I’ve been seeing plenty of online discussions about the newest Marvel show, and although I’d been feeling a bit burned out by the flood of Marvel movies and television series, I was intrigued enough to want to give She-Hulk: Attorney At Law a chance, and I am so glad I did. Not only did it put a spin on the tired human-becomes-superhero-must-leave-the-life-they-love storyline, but it also did so in a way that highlighted a change from male fantasy to a female reality.
It has long been known that people experience the world differently, and a lot depends on where you grew up, what you were exposed to, and how you decided to process all of that. I grew up in the country as part of a conservative evangelical family and community, only to grow up and choose a very different path – I realized that I was queer and a pagan and have taken steps to heal from the trauma of having to hide my identity for the first nearly thirty years of my life. A straight white man will never understand what that’s like. Even some queer people and pagans won’t understand because they had a different growing-up experience. That being said, there are people whose lives are so different from mine that I will never be able to fully comprehend what their life is like.
She-Hulk, aka Jennifer Walters, is a regular human being – an attorney determined to bring justice to the courtroom. Unfortunately, an accident occurs, and she gains the ability to “Hulk out,” which results in her cousin, Doctor Bruce Banner, trying to teach her how to control her anger and fear. She pushes back against his training and worldview in many ways, eventually leading to Bruce realizing that she is different because of her past and that her future will be different than hers.

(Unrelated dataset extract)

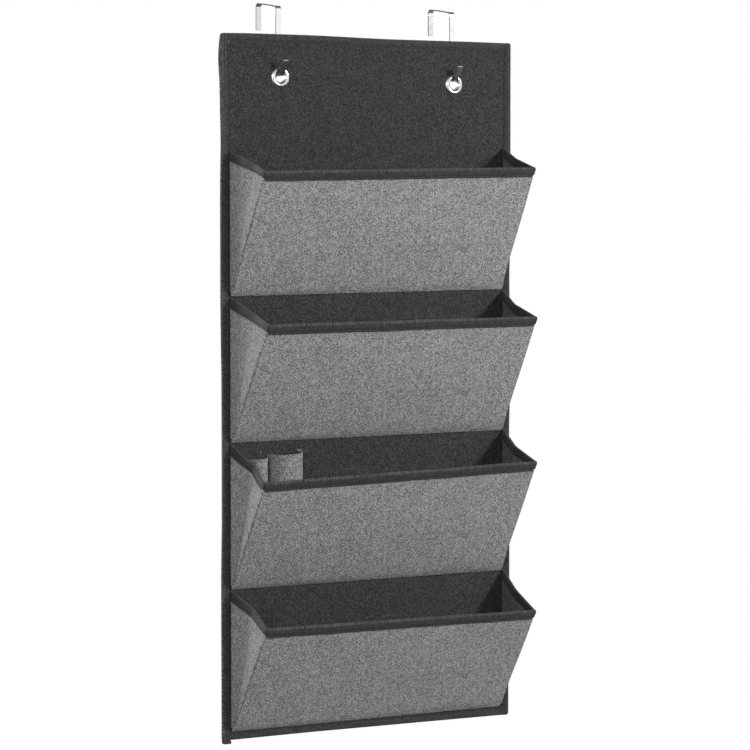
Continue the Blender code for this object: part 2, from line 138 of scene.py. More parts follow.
# Waves of an uneven cloth: length and weight.
RIPPLES = ((0.11, 1.0), (0.07, 0.8), (0.045, 0.5), (0.028, 0.3))
# Rings of a stitch: place along it, width, and height off the cloth.
STITCH_RINGS = ((-0.5, 0.35, -0.9), (-0.36, 0.95, 0.25), (0.0, 1.05, 0.5), (0.36, 0.95, 0.25),
                (0.5, 0.35, -0.9))

EDGE_MIDDLE = (PANEL_FRONT + PANEL_BACK) / 2
EDGE_HALF = (PANEL_BACK - PANEL_FRONT) / 2 + 0.0002
EDGE_TAPE = 0.0006
RIM_TAPE = 0.0005
CORNER = 0.003
IN_STITCH = 0.88
HOOK_HALF = 0.00075
SLEEVE_HEIGHT = 0.090
# Each sleeve's shift from its solid, width, bulge, rises of its top edge, roundness and seed.
SLEEVES = (("narrow", 0.0008, 0.0235, 0.0150, (0.0, 0.0013, 0.0006), 0.9, 41),
           ("wide", -0.0016, 0.039, 0.0165, (0.0, 0.0008, 0.0016), 1.1, 43))


# Camera and light.


def make_camera():
    """The photograph's own view, from the least-squares fit."""
    azimuth, pitch = math.radians(CAMERA_TURN), math.radians(CAMERA_PITCH)
    back = Vector((math.sin(azimuth) * math.cos(pitch), -math.cos(azimuth) * math.cos(pitch), math.sin(pitch)))
    right = Vector((math.cos(azimuth), math.sin(azimuth), 0))
    up = right.cross(-back)
    data = bpy.data.cameras.new("camera")
    data.lens = CAMERA_LENS
    data.sensor_width = 36
    data.clip_end = 60
    camera = bpy.data.objects.new("camera", data)
    rows = [(right[k], up[k], back[k], CAMERA_PLACE[k]) for k in range(3)]
    camera.matrix_world = Matrix(rows + [(0, 0, 0, 1)])
    bpy.context.collection.objects.link(camera)
    bpy.context.scene.camera = camera


def area_light(name, place, target, size, power):
    data = bpy.data.lights.new(name, "AREA")
    data.shape = "DISK"
    data.size = size
    data.energy = power
    light = bpy.data.objects.new(name, data)
    light.location = place
    light.rotation_euler = (Vector(target) - Vector(place)).to_track_quat("-Z", "Y").to_euler()
    bpy.context.collection.objects.link(light)


def light_path(tree, kind):
    return tree.nodes.new("ShaderNodeLightPath").outputs[kind]


def seen_in_metal(tree):
    """1 for glossy and transmission rays."""
    either = tree.nodes.new("ShaderNodeMath")
    either.operation = "MAXIMUM"
    tree.links.new(light_path(tree, "Is Glossy Ray"), either.inputs[0])
    tree.links.new(light_path(tree, "Is Transmission Ray"), either.inputs[1])
    return either.outputs[0]


def ranged(tree, value, start, stop, low, high):
    """value from start to stop as low to high, with soft ends."""
    node = tree.nodes.new("ShaderNodeMapRange")
    node.interpolation_type = "SMOOTHSTEP"
    tree.links.new(value, node.inputs["Value"])
    for name, number in (("From Min", start), ("From Max", stop), ("To Min", low), ("To Max", high)):
        node.inputs[name].default_value = number
    return node.outputs["Result"]


def blended(tree, share, first, second):
    """first where share is 0, second where it is 1."""
    node = tree.nodes.new("ShaderNodeMix")
    tree.links.new(share, node.inputs["Factor"])
    for value, socket in ((first, node.inputs["A"]), (second, node.inputs["B"])):
        if isinstance(value, bpy.types.NodeSocket):
            tree.links.new(value, socket)
        else:
            socket.default_value = value
    return node.outputs["Result"]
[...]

The most talked about scene in the first episode occurs when Bruce tells Jennifer she has to control her anger. She counters that she can handle her anger a lot better than him because, as a woman, she must – otherwise, she’ll get labeled as “emotional” or “difficult,” which could hurt her image, job prospects, and other important things she wants out of life. This scene has been discussed so much because it’s a big difference between experiencing the world as a cis-het white man and experiencing it as a woman. It’s a lot more dangerous for women, and if you don’t have your anger and fear under control, you risk losing a lot, from your relationships to jobs, opportunities, etc.

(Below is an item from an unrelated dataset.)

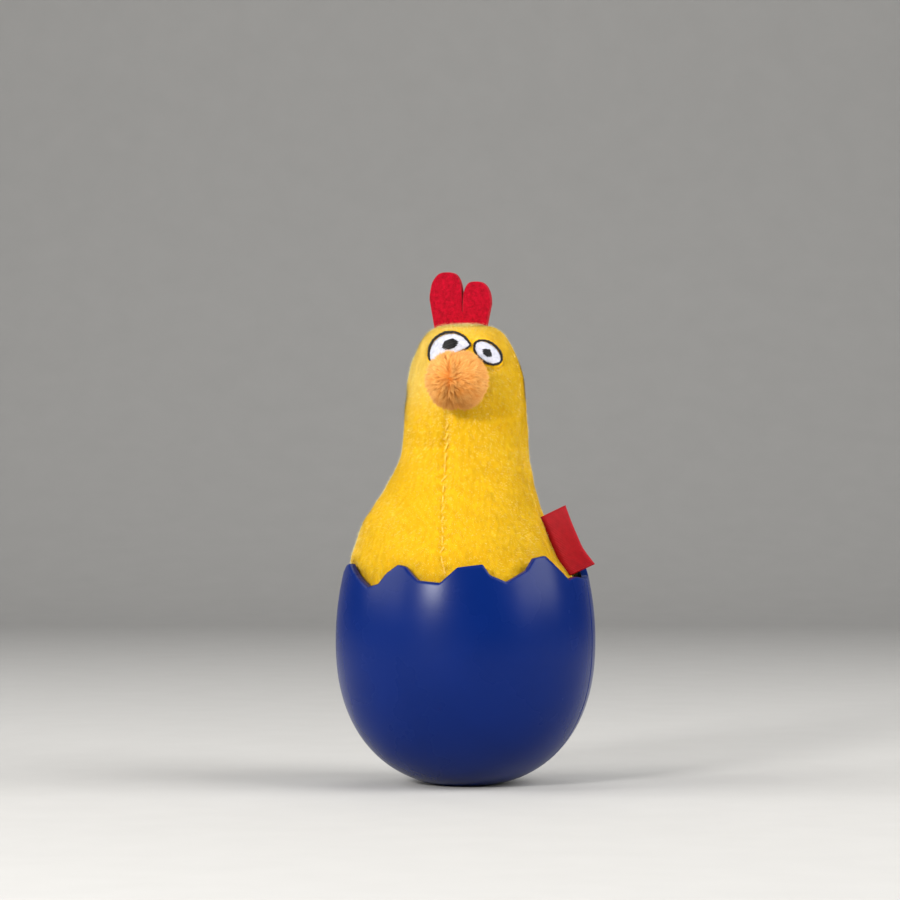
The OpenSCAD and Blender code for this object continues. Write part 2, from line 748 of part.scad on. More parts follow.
module bellows(inset) {
    r = squeaker_d / 2 - inset;
    low = squeaker_z + inset;
    high = squeaker_z + squeaker_h - inset;
    fold = (high - low) / 4;
    revolve([[0, low], [r - fold_depth, low], [r, low + fold], [r - fold_depth, low + 2 * fold],
             [r, high - fold], [r - fold_depth, high], [0, high]]);
}

module squeaker_bulb() {
    color(white_color)
    difference() {
        bellows(0);
        bellows(squeaker_wall);
        translate([0, 0, squeaker_z - 1]) cylinder(r = plug_r + fit_gap, h = squeaker_wall + 2);
    }
}

reed_w = 3.2;
reed_t = 0.2;
reed_l = 5;

module squeaker_plug() {
    bore = 1.5;
    color(plastic_color)
    difference() {
        union() {
            translate([0, 0, squeaker_z - plug_flange_t])
                cylinder(r = plug_r + 1.5, h = plug_flange_t - fit_gap / 2);
            translate([0, 0, squeaker_z - plug_flange_t]) cylinder(r = plug_r, h = 2 * plug_r);
        }
        translate([0, 0, squeaker_z - 2]) cylinder(r = bore, h = 3 * plug_r);
        translate([-reed_w / 2 - fit_gap, -reed_t / 2 - fit_gap / 2, squeaker_z + 0.5])
            cube([reed_w + 2 * fit_gap, reed_t + fit_gap, 3 * plug_r]);
    }
}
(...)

One of the instances I liked but didn’t hear much about was when Jennifer arrived at a bar, bloodied, dirty, and lost, and a group of girls in the bathroom lent her their shoes, put some makeup on her, and gave her items of clothing to wear, along with allowing her to use their phones, ensuring that she is ok, that she knows they have her back if she needs more assistance. This isn’t used very often, especially not for serious situations, but I thought it was a beautiful display of feminine power – female and non-binary individuals may not be able to avoid every scary situation, but together we can support and help heal each other.
I also loved that Jennifer is determined to return to her law practice and kick ass in the courtroom. She may not be able to do that for much longer, as Jameela Jamil’s Titania appears and ruins the illusion that Jennifer is a normal human being, but I believe that with Jennifer’s grit and determination, she will find a way to keep doing what she loves, regardless of how people view her. People seem to think that life as you know it is over after a trauma. That you cannot go back to anything, you wanted before. This isn’t always true, and there are ways to live the life you want even after undergoing a traumatic situation. You may have to adjust or figure out alternatives for some things, but that doesn’t mean your old life is completely over. Jessica gives me hope that despite my trauma from growing up in a dysfunctional system, I too can keep doing what I love, even if I need accommodations from time to time.
If you’re intrigued by this story, or if you’ve been a fan of She-Hulk for a while, I highly recommend that you give this show a watch. It’s available on Disney+.